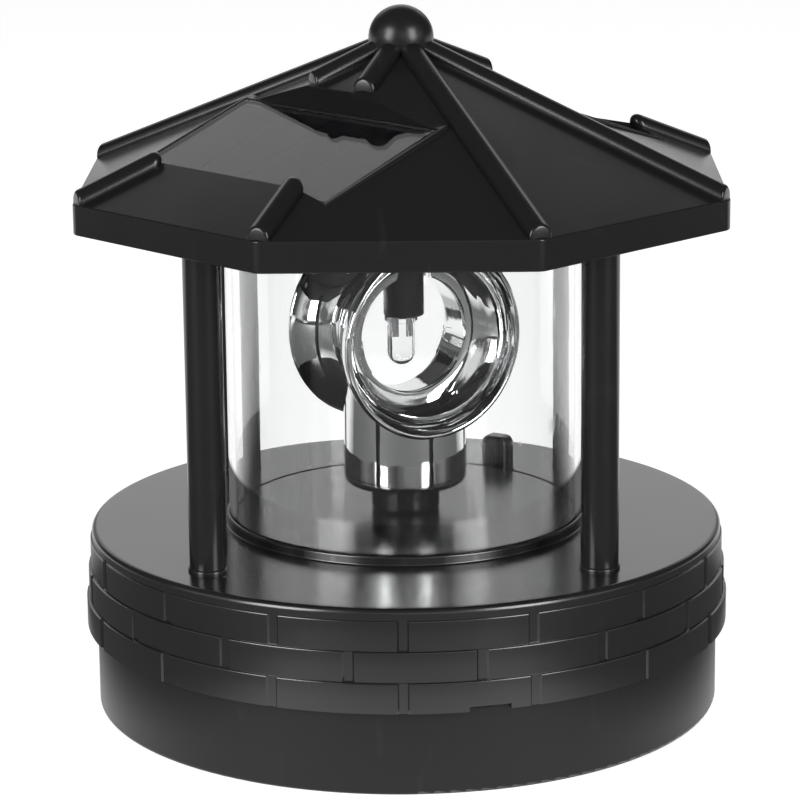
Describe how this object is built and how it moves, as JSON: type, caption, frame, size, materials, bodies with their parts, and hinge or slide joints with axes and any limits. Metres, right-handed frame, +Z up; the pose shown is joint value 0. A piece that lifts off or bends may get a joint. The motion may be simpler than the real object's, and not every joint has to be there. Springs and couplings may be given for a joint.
{
  "type": "garden lighthouse lantern",
  "caption": "Solar lantern unit of a garden lighthouse: octagonal roof on posts over a clear cylinder, where a bright reflector turns round a hanging lamp, on a round brick-banded base.",
  "frame": {"origin": "centre of the base's underside", "axes": "+Z up along the reflector's axis, -Y towards the front with the prising notch, +X to the right seen from the front"},
  "size_m": [0.115, 0.115, 0.1246],
  "materials": {
    "black_plastic": "moulded black plastic, satin to gloss, faint scratches",
    "spindle_plastic": "moulded black plastic, gloss",
    "button_plastic": "moulded black plastic, gloss",
    "lamp_holder_plastic": "moulded black plastic, satin",
    "clear_plastic": "clear moulded plastic",
    "lamp_epoxy": "clear cast epoxy",
    "bright_reflector": "bright metallised plastic",
    "panel_resin": "clear cast resin, glossy",
    "panel_board": "dark laminate",
    "solar_cell": "dark silicon with fine bright lines",
    "steel_screws": "zinc plated",
    "bush_brass": "turned",
    "gear_nylon": "natural nylon",
    "bright_steel": "bright",
    "motor_steel": "drawn can",
    "motor_cap_plastic": "moulded",
    "gear_plate_plastic": "moulded",
    "circuit_board": "solder resist",
    "board_parts": "moulded",
    "battery_sleeve": "plain shrink sleeve",
    "wire_red": "soft insulation",
    "wire_grey": "soft insulation"
  },
  "bodies": {
    "housing": {"back_panel_board": "panel_board", "back_panel_cells": "solar_cell", "back_panel_resin": "panel_resin", "back_panel_wires": "wire_red", "base_cup": "black_plastic", "battery_cell": "battery_sleeve", "battery_contact_minus": "bright_steel", "battery_contact_plus": "bright_steel", "battery_wires": "wire_red", "board_parts": "board_parts", "board_screws": "steel_screws", "case_screws": "steel_screws", "ceiling_plate": "black_plastic", "circuit_board": "circuit_board", "clear_cylinder": "clear_plastic", "deck_housing": "black_plastic", "front_panel_board": "panel_board", "front_panel_cells": "solar_cell", "front_panel_resin": "panel_resin", "front_panel_wires": "wire_red", "gear_plate": "gear_plate_plastic", "idler_arbor": "bright_steel", "led_holder": "lamp_holder_plastic", "led_legs": "bright_steel", "led_lens": "lamp_epoxy", "led_wires": "wire_grey", "motor_can": "motor_steel", "motor_cap": "motor_cap_plastic", "motor_screws": "steel_screws", "motor_wires": "wire_grey", "plate_screws": "steel_screws", "post_back_left": "black_plastic", "post_back_right": "black_plastic", "post_front_left": "black_plastic", "post_front_right": "black_plastic", "post_screws": "steel_screws", "roof_screws": "steel_screws", "roof_shell": "black_plastic", "spindle_bush": "bush_brass", "switch_case": "motor_cap_plastic", "switch_wires": "wire_grey"},
    "reflector_unit": {"reflector": "bright_reflector", "spindle": "spindle_plastic", "output_gear": "gear_nylon"},
    "idler": {"idler_gear": "gear_nylon"},
    "motor_rotor": {"motor_pinion": "gear_nylon", "motor_shaft": "bright_steel"},
    "button": {"switch_button": "button_plastic"},
    "battery_door": {"battery_cover": "black_plastic", "battery_cover_screw": "steel_screws"}
  },
  "joints": [
    {"name": "reflector_spin", "type": "hinge", "parent": "housing", "child": "reflector_unit", "pos_m": [0, 0, 0], "axis": [0, 0, 1], "continuous": true},
    {"name": "idler_spin", "type": "hinge", "parent": "housing", "child": "idler", "pos_m": [-0.01299, 0.0075, 0], "axis": [0, 0, 1], "continuous": true},
    {"name": "motor_spin", "type": "hinge", "parent": "housing", "child": "motor_rotor", "pos_m": [-0.02382, 0.01375, 0], "axis": [0, 0, 1], "continuous": true},
    {"name": "switch_press", "type": "slide", "parent": "housing", "child": "button", "axis": [0, 0, -1], "range_m": [0, 0.0016], "stiffness_N_per_m": 400},
    {"name": "battery_door_out", "type": "slide", "parent": "housing", "child": "battery_door", "axis": [0, 0, -1], "range_m": [0, 0.012]}
  ],
  "couplings": [
    {"joint": "idler_spin", "follows": "reflector_spin", "ratio": -4},
    {"joint": "motor_spin", "follows": "reflector_spin", "ratio": 16}
  ]
}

------

### [What needs to be done]
Repeat the data precisely, line by line.

### [Result]
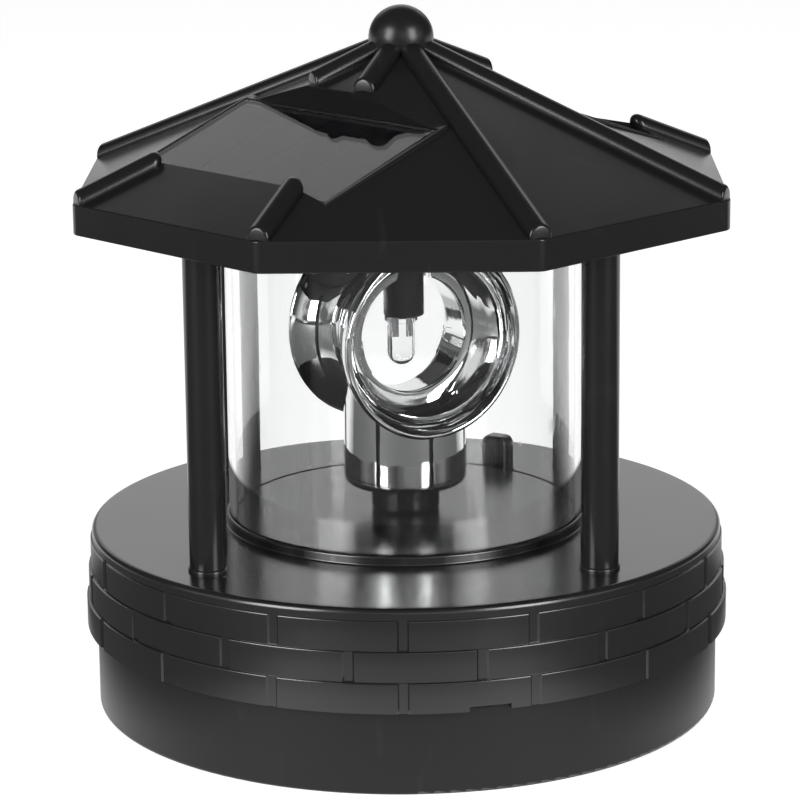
Describe how this object is built and how it moves, as JSON: type, caption, frame, size, materials, bodies with their parts, and hinge or slide joints with axes and any limits. Metres, right-handed frame, +Z up; the pose shown is joint value 0. A piece that lifts off or bends may get a joint. The motion may be simpler than the real object's, and not every joint has to be there. Springs and couplings may be given for a joint.
{
  "type": "garden lighthouse lantern",
  "caption": "Solar lantern unit of a garden lighthouse: octagonal roof on posts over a clear cylinder, where a bright reflector turns round a hanging lamp, on a round brick-banded base.",
  "frame": {"origin": "centre of the base's underside", "axes": "+Z up along the reflector's axis, -Y towards the front with the prising notch, +X to the right seen from the front"},
  "size_m": [0.115, 0.115, 0.1246],
  "materials": {
    "black_plastic": "moulded black plastic, satin to gloss, faint scratches",
    "spindle_plastic": "moulded black plastic, gloss",
    "button_plastic": "moulded black plastic, gloss",
    "lamp_holder_plastic": "moulded black plastic, satin",
    "clear_plastic": "clear moulded plastic",
    "lamp_epoxy": "clear cast epoxy",
    "bright_reflector": "bright metallised plastic",
    "panel_resin": "clear cast resin, glossy",
    "panel_board": "dark laminate",
    "solar_cell": "dark silicon with fine bright lines",
    "steel_screws": "zinc plated",
    "bush_brass": "turned",
    "gear_nylon": "natural nylon",
    "bright_steel": "bright",
    "motor_steel": "drawn can",
    "motor_cap_plastic": "moulded",
    "gear_plate_plastic": "moulded",
    "circuit_board": "solder resist",
    "board_parts": "moulded",
    "battery_sleeve": "plain shrink sleeve",
    "wire_red": "soft insulation",
    "wire_grey": "soft insulation"
  },
  "bodies": {
    "housing": {"back_panel_board": "panel_board", "back_panel_cells": "solar_cell", "back_panel_resin": "panel_resin", "back_panel_wires": "wire_red", "base_cup": "black_plastic", "battery_cell": "battery_sleeve", "battery_contact_minus": "bright_steel", "battery_contact_plus": "bright_steel", "battery_wires": "wire_red", "board_parts": "board_parts", "board_screws": "steel_screws", "case_screws": "steel_screws", "ceiling_plate": "black_plastic", "circuit_board": "circuit_board", "clear_cylinder": "clear_plastic", "deck_housing": "black_plastic", "front_panel_board": "panel_board", "front_panel_cells": "solar_cell", "front_panel_resin": "panel_resin", "front_panel_wires": "wire_red", "gear_plate": "gear_plate_plastic", "idler_arbor": "bright_steel", "led_holder": "lamp_holder_plastic", "led_legs": "bright_steel", "led_lens": "lamp_epoxy", "led_wires": "wire_grey", "motor_can": "motor_steel", "motor_cap": "motor_cap_plastic", "motor_screws": "steel_screws", "motor_wires": "wire_grey", "plate_screws": "steel_screws", "post_back_left": "black_plastic", "post_back_right": "black_plastic", "post_front_left": "black_plastic", "post_front_right": "black_plastic", "post_screws": "steel_screws", "roof_screws": "steel_screws", "roof_shell": "black_plastic", "spindle_bush": "bush_brass", "switch_case": "motor_cap_plastic", "switch_wires": "wire_grey"},
    "reflector_unit": {"reflector": "bright_reflector", "spindle": "spindle_plastic", "output_gear": "gear_nylon"},
    "idler": {"idler_gear": "gear_nylon"},
    "motor_rotor": {"motor_pinion": "gear_nylon", "motor_shaft": "bright_steel"},
    "button": {"switch_button": "button_plastic"},
    "battery_door": {"battery_cover": "black_plastic", "battery_cover_screw": "steel_screws"}
  },
  "joints": [
    {"name": "reflector_spin", "type": "hinge", "parent": "housing", "child": "reflector_unit", "pos_m": [0, 0, 0], "axis": [0, 0, 1], "continuous": true},
    {"name": "idler_spin", "type": "hinge", "parent": "housing", "child": "idler", "pos_m": [-0.01299, 0.0075, 0], "axis": [0, 0, 1], "continuous": true},
    {"name": "motor_spin", "type": "hinge", "parent": "housing", "child": "motor_rotor", "pos_m": [-0.02382, 0.01375, 0], "axis": [0, 0, 1], "continuous": true},
    {"name": "switch_press", "type": "slide", "parent": "housing", "child": "button", "axis": [0, 0, -1], "range_m": [0, 0.0016], "stiffness_N_per_m": 400},
    {"name": "battery_door_out", "type": "slide", "parent": "housing", "child": "battery_door", "axis": [0, 0, -1], "range_m": [0, 0.012]}
  ],
  "couplings": [
    {"joint": "idler_spin", "follows": "reflector_spin", "ratio": -4},
    {"joint": "motor_spin", "follows": "reflector_spin", "ratio": 16}
  ]
}